Hamilton Poe’s artist statement is a comprehensive neuropsychological evaluation in which he, the patient, a “27-year-old right handed male,” is characterized in modern scientific terms. It details everything from his previous diagnoses of attention deficit/hyperactivity disorder and dyslexia to his superior “non-verbal concept formation and reasoning skills.” The statement could be read in many ways: as an observation of one individual’s state of mind; as a comment on the way America addresses mental health; as a critique of an art world that revels in myth-making; or as a subversion of a system he claims “requires written justifications for the inexplicable.”

It can be difficult to touch upon all of the subjects within Poe’s artwork because he reflects on topics from many angles, but acknowledgment of that fact clears the path toward an overarching explanation. The human instinct to filter life through one perspective preoccupies Poe, who seeks to dislodge himself and others from a fixed understanding of reality. The way to get to know his art is to hear him talk about living life, because his approach leads to the ideas and the making. Running, swimming, and biking long distance propels Poe into a suspended state of being, in which he meditates on the transitory nature of art and life.

“I’ve become obsessed with trust, value, and transmutation,” he says. A couple of years ago, on one of his long runs around Detroit, he came across dog skeletons by train tracks near Magnolia Street and Vinewood on the near west side. It led him to conceive of a project that foregrounds the moral conflict of right vs. wrong. He rode his bike to the Humane Society with a dog in a trash bag and inquired about cremation, planning to send the dog’s ashes to an online company that purports to transform remains into diamonds. Because the dog didn’t belong to him, the agency could not give him the ashes, and Doggie-bag (2014) resolved itself as an artwork then and there, a conception of an idea that might be considered morally responsible or reprehensible.

The parameters that define contemporary art are much wider through his lens.
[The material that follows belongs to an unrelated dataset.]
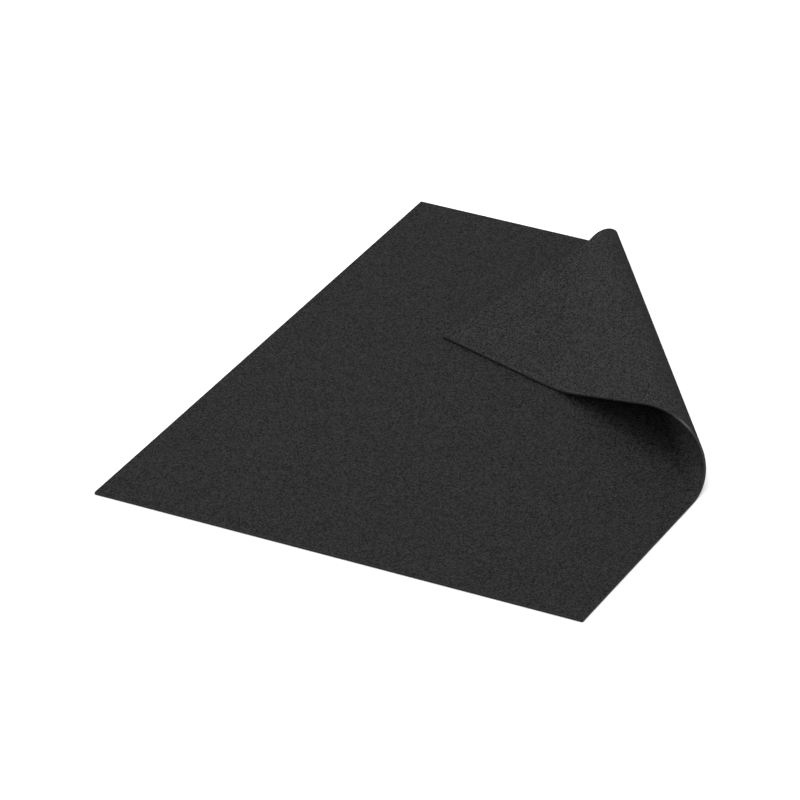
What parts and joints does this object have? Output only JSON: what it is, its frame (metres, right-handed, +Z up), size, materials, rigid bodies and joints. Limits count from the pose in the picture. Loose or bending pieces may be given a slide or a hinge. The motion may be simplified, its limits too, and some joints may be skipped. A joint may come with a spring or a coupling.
{
  "type": "self healing cutting mat",
  "caption": "Thin flexible self healing cutting mat of bonded plies, plain and finely grained, lying flat with a corner rolled over onto it.",
  "frame": {"origin": "middle of the underside of the sheet, on the surface it lies on", "axes": "+X along the short edges, +Y along the long edges, +Z up; the rolled corner is the +X, +Y one"},
  "size_m": [0.45, 0.6, 0.0396],
  "materials": {
    "skin": "matte, fine pebble grain",
    "core": "matte cut edge"
  },
  "bodies": {
    "flat_sheet": {"bottom_ply_flat": "skin", "core_ply_flat": "core", "top_ply_flat": "skin"},
    "curl_01": {"bottom_ply_curl_01": "skin", "core_ply_curl_01": "core", "top_ply_curl_01": "skin"},
    "curl_02": {"bottom_ply_curl_02": "skin", "core_ply_curl_02": "core", "top_ply_curl_02": "skin"},
    "curl_03": {"bottom_ply_curl_03": "skin", "core_ply_curl_03": "core", "top_ply_curl_03": "skin"},
    "curl_04": {"bottom_ply_curl_04": "skin", "core_ply_curl_04": "core", "top_ply_curl_04": "skin"},
    "curl_05": {"bottom_ply_curl_05": "skin", "core_ply_curl_05": "core", "top_ply_curl_05": "skin"},
    "curl_06": {"bottom_ply_curl_06": "skin", "core_ply_curl_06": "core", "top_ply_curl_06": "skin"},
    "curl_07": {"bottom_ply_curl_07": "skin", "core_ply_curl_07": "core", "top_ply_curl_07": "skin"},
    "curl_08": {"bottom_ply_curl_08": "skin", "core_ply_curl_08": "core", "top_ply_curl_08": "skin"},
    "curl_09": {"bottom_ply_curl_09": "skin", "core_ply_curl_09": "core", "top_ply_curl_09": "skin"},
    "curl_10": {"bottom_ply_curl_10": "skin", "core_ply_curl_10": "core", "top_ply_curl_10": "skin"},
    "curl_11": {"bottom_ply_curl_11": "skin", "core_ply_curl_11": "core", "top_ply_curl_11": "skin"},
    "curl_12": {"bottom_ply_curl_12": "skin", "core_ply_curl_12": "core", "top_ply_curl_12": "skin"},
    "curl_13": {"bottom_ply_curl_13": "skin", "core_ply_curl_13": "core", "top_ply_curl_13": "skin"},
    "curl_14": {"bottom_ply_curl_14": "skin", "core_ply_curl_14": "core", "top_ply_curl_14": "skin"},
    "curl_15": {"bottom_ply_curl_15": "skin", "core_ply_curl_15": "core", "top_ply_curl_15": "skin"},
    "curl_16": {"bottom_ply_curl_16": "skin", "core_ply_curl_16": "core", "top_ply_curl_16": "skin"},
    "curl_17": {"bottom_ply_curl_17": "skin", "core_ply_curl_17": "core", "top_ply_curl_17": "skin"},
    "curl_18": {"bottom_ply_curl_18": "skin", "core_ply_curl_18": "core", "top_ply_curl_18": "skin"},
    "corner": {"bottom_ply_corner": "skin", "core_ply_corner": "core", "top_ply_corner": "skin"}
  },
  "joints": [
    {"name": "roll_fold_01", "type": "hinge", "parent": "flat_sheet", "child": "curl_01", "pos_m": [0.09105, 0.10765, 0], "axis": [-0.5715, 0.8206, 0], "range_deg": [0, 12.2]},
    {"name": "roll_fold_02", "type": "hinge", "parent": "curl_01", "child": "curl_02", "pos_m": [0.09248, 0.1109, 0.00066], "axis": [-0.5738, 0.819, -0.0006], "range_deg": [0, 12.2]},
    {"name": "roll_fold_03", "type": "hinge", "parent": "curl_02", "child": "curl_03", "pos_m": [0.09396, 0.11403, 0.00202], "axis": [-0.5754, 0.8179, -0.0015], "range_deg": [0, 12.2]},
    {"name": "roll_fold_04", "type": "hinge", "parent": "curl_03", "child": "curl_04", "pos_m": [0.09527, 0.11696, 0.00407], "axis": [-0.5765, 0.8171, -0.0025], "range_deg": [0, 12.2]},
    {"name": "roll_fold_05", "type": "hinge", "parent": "curl_04", "child": "curl_05", "pos_m": [0.09627, 0.1196, 0.00673], "axis": [-0.5772, 0.8166, -0.0035], "range_deg": [0, 12.2]},
    {"name": "roll_fold_06", "type": "hinge", "parent": "curl_05", "child": "curl_06", "pos_m": [0.0968, 0.1219, 0.00991], "axis": [-0.5777, 0.8162, -0.0046], "range_deg": [0, 12.2]},
    {"name": "roll_fold_07", "type": "hinge", "parent": "curl_06", "child": "curl_07", "pos_m": [0.09678, 0.1238, 0.01348], "axis": [-0.5779, 0.8161, -0.0057], "range_deg": [0, 12.2]},
    {"name": "roll_fold_08", "type": "hinge", "parent": "curl_07", "child": "curl_08", "pos_m": [0.0961, 0.12529, 0.0173], "axis": [-0.578, 0.816, -0.0068], "range_deg": [0, 12.2]},
    {"name": "roll_fold_09", "type": "hinge", "parent": "curl_08", "child": "curl_09", "pos_m": [0.09472, 0.12633, 0.02121], "axis": [-0.5779, 0.8161, -0.008], "range_deg": [0, 12.2]},
    {"name": "roll_fold_10", "type": "hinge", "parent": "curl_09", "child": "curl_10", "pos_m": [0.09259, 0.12694, 0.02504], "axis": [-0.5775, 0.8164, -0.0094], "range_deg": [0, 12.2]},
    {"name": "roll_fold_11", "type": "hinge", "parent": "curl_10", "child": "curl_11", "pos_m": [0.08971, 0.12715, 0.0286], "axis": [-0.5767, 0.8169, -0.0109], "range_deg": [0, 12.2]},
    {"name": "roll_fold_12", "type": "hinge", "parent": "curl_11", "child": "curl_12", "pos_m": [0.08607, 0.127, 0.03173], "axis": [-0.5753, 0.8179, -0.0126], "range_deg": [0, 12.2]},
    {"name": "roll_fold_13", "type": "hinge", "parent": "curl_12", "child": "curl_13", "pos_m": [0.08172, 0.12656, 0.03424], "axis": [-0.5731, 0.8193, -0.0144], "range_deg": [0, 12.2]},
    {"name": "roll_fold_14", "type": "hinge", "parent": "curl_13", "child": "curl_14", "pos_m": [0.07672, 0.12592, 0.03595], "axis": [-0.57, 0.8215, -0.0159], "range_deg": [0, 12.2]},
    {"name": "roll_fold_15", "type": "hinge", "parent": "curl_14", "child": "curl_15", "pos_m": [0.07118, 0.12519, 0.03671], "axis": [-0.5656, 0.8245, -0.0167], "range_deg": [0, 12.2]},
    {"name": "roll_fold_16", "type": "hinge", "parent": "curl_15", "child": "curl_16", "pos_m": [0.0652, 0.12451, 0.03639], "axis": [-0.5598, 0.8284, -0.0164], "range_deg": [0, 12.2]},
    {"name": "roll_fold_17", "type": "hinge", "parent": "curl_16", "child": "curl_17", "pos_m": [0.05896, 0.12404, 0.03485], "axis": [-0.5526, 0.8333, -0.014], "range_deg": [0, 12.2]},
    {"name": "settle_fold_1", "type": "hinge", "parent": "curl_17", "child": "curl_18", "pos_m": [0.01133, 0.13496, 0.01689], "axis": [0.3862, -0.9187, -0.0827], "range_deg": [0, 11.4]},
    {"name": "settle_fold_2", "type": "hinge", "parent": "curl_18", "child": "corner", "pos_m": [0.00179, 0.13419, 0.01458], "axis": [0.351, -0.9317, -0.0932], "range_deg": [0, 11.4]}
  ],
  "couplings": [
    {"joint": "roll_fold_02", "follows": "roll_fold_01", "ratio": 1},
    {"joint": "roll_fold_03", "follows": "roll_fold_01", "ratio": 1},
    {"joint": "roll_fold_04", "follows": "roll_fold_01", "ratio": 1},
    {"joint": "roll_fold_05", "follows": "roll_fold_01", "ratio": 1},
    {"joint": "roll_fold_06", "follows": "roll_fold_01", "ratio": 1},
    {"joint": "roll_fold_07", "follows": "roll_fold_01", "ratio": 1},
    {"joint": "roll_fold_08", "follows": "roll_fold_01", "ratio": 1},
    {"joint": "roll_fold_09", "follows": "roll_fold_01", "ratio": 1},
    {"joint": "roll_fold_10", "follows": "roll_fold_01", "ratio": 1},
    {"joint": "roll_fold_11", "follows": "roll_fold_01", "ratio": 1},
    {"joint": "roll_fold_12", "follows": "roll_fold_01", "ratio": 1},
    {"joint": "roll_fold_13", "follows": "roll_fold_01", "ratio": 1},
    {"joint": "roll_fold_14", "follows": "roll_fold_01", "ratio": 1},
    {"joint": "roll_fold_15", "follows": "roll_fold_01", "ratio": 1},
    {"joint": "roll_fold_16", "follows": "roll_fold_01", "ratio": 1},
    {"joint": "roll_fold_17", "follows": "roll_fold_01", "ratio": 1},
    {"joint": "settle_fold_1", "follows": "roll_fold_01", "ratio": 0.93443},
    {"joint": "settle_fold_2", "follows": "roll_fold_01", "ratio": 0.93443}
  ]
}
He references two men in admiration of their intentionality and authenticity: Terry, a stranger who dances in public space with headphones on, and a man named Tom Bell, who built and occupies a hut for himself out of recycled materials near the riverfront. Poe is one of several artists who have documented Terry’s performances in the Cass Corridor. While many would be dissuaded by the notion of sharing a subject with other artists, Poe has instead gathered images by other observers to produce his own work — proof that he does not equate intellectual proprietorship with originality. This project also exemplifies his interest in “the trinity of arts creation,” in which artist is viewer, viewer is subject, and subject is artist. Similarly, 9/4/2014 Detroit MI (2014) is a photographic composite including pictures of the same rainbow taken by many people. He contacted strangers who had posted photos on social media, arranged for a group meeting, and followed up with a book documenting the project.

Untitled (2013) unifies disparate realities in sculptural form. The floor piece is made of three common household materials: paint cans, duct tape and mirrors. Arranged within a matrix, the paint cans and their reflected images appear as a single continuous circuit that connects distinct yet interrelated perspectives.

His video Bullet (2014) experiments with the concept of dislocated reality. In front of a live audience at Cranbrook Art Museum, Poe reenacted the famous slow-moving bullet-dodging scene in the 1999 feature film, The Matrix — a scene that became so pervasive in action flicks that Warner Bros. trademarked the term “bullet time” in 2005 to describe the special effect. Poe’s two-minute video was a compilation of stills by audience members, who were sharing in the production of a confounding paradigm: a knock-off of an alternate reality that had become the new norm.